Rafael.Montoito 03/10/2021
Uma odisseia da autoaceitação
Este é um livro sobre os preconceitos do começo do século XX e de como era difícil alguém ser sincero consigo mesmo: na história, publicada originalmente em 1902, Michel promete ao pai, em leito de morte, que irá se casar - e assim o faz, com a frágil Marceline, com quem desenvolve uma terna amizade. Contudo, o casamento não apaga sua verdadeira condição sexual.
.
Após sobreviver à tuberculose, o jovem francês começa, pouco a pouco, a abrir-se para a vida, na tentativa de resolver seus conflitos interiores.
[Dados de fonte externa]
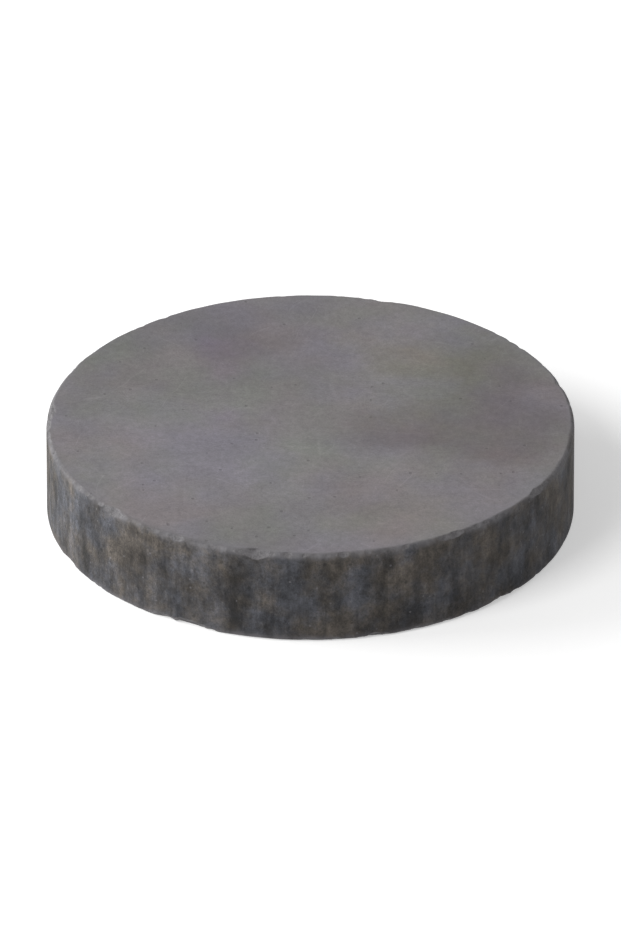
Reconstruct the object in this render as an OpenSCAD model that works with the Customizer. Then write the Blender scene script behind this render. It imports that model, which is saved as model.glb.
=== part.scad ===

Numa viagem à África, sente uma forte atração por jovens africanos e por trabalhadores rurais brutos, ambos grupos que contrastam com sua educação erudita e requintada; seus desejos homossexuais vêm em ondas cada vez mais fortes e o acompanha quando volta à França: o desejo torna-se vontade de ver os corpos masculinos; ao vê-los, deseja tocá-los; ao tocá-los, descobre-se o outro que não tem coragem de ser, dada a moralidade da época - a escalada do autoconhecimento vai de mão com a construção de uma personalidade imoral (que, por fim, é imoral aos olhos dos outros, mas é a única garantia de felicidade de Michel).
.
O livro é curto, um pouco arrastado e as referências à homossexualidade de Michel são apenas levemente delineadas - o leitor mais desatento as deixará passarem despercebidas -, porém contém algumas frases brilhantes, profundas e assertivas que mostram a genialidade de seu autor. Duas cenas merecem destaque: aquela em que a personagem principal conversa com Moktir, que lhe sinaliza que sua única chance é aceitar sua própria essência, e a em que Michel se encontra com um condutor de carruagens siciliano.